All that area between the red and blue lines is risk that has been taken out of the equation for VCs and equity that should largely accrue to entrepreneurs. It’s a huge gift to the entire web startup ecosystem. Given to us by the people who toiled in the "nuclear winter" creating a new model for building web services. We owe them a great big thank you.

So how do you play this new curve if you are a venture capital firm? Well there are a number of approaches. There is Paul Graham’s Ycombinator that makes rent money available to hackers who are building new web services in return for a small piece of equity. He’s doing a lot of them and playing the numbers game.

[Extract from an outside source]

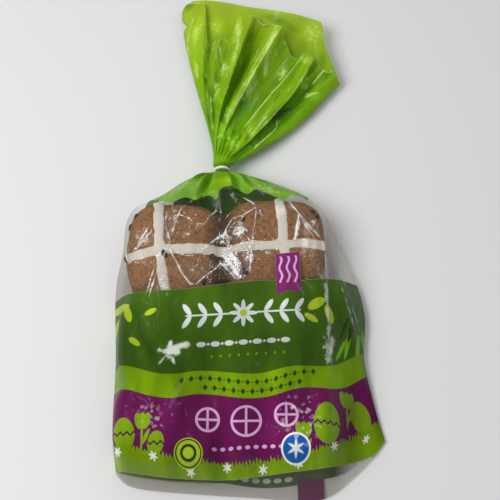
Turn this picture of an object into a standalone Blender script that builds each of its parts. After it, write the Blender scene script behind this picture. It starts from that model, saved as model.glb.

There is CRV with their Quickstart program where they make loans for the initial startup money in return for a pole position on the next round. And there is First Round Capital‘s model which is largely that of a seed fund with staying power.

At Union Square Ventures, we take a pretty traditional approach to this opportunity. We are going to invest in just about the same number of companies per year that we would have invested in during the 90s. That’s two to three per partner per year. That number has worked well in the early stage venture capital business for a very long time.

But we are going to start with smaller amounts. We’ll invest between $250k and $1.5mm in the first round. And then scale up our investment as the companies need require it. I think we’ll get $7mm to $10mm invested in our best companies over time. But we’ll do it in a way that lets us take less risk in the early years when the opportunity is not fully formed. And that is a gift for which I am very thankful for this holiday season.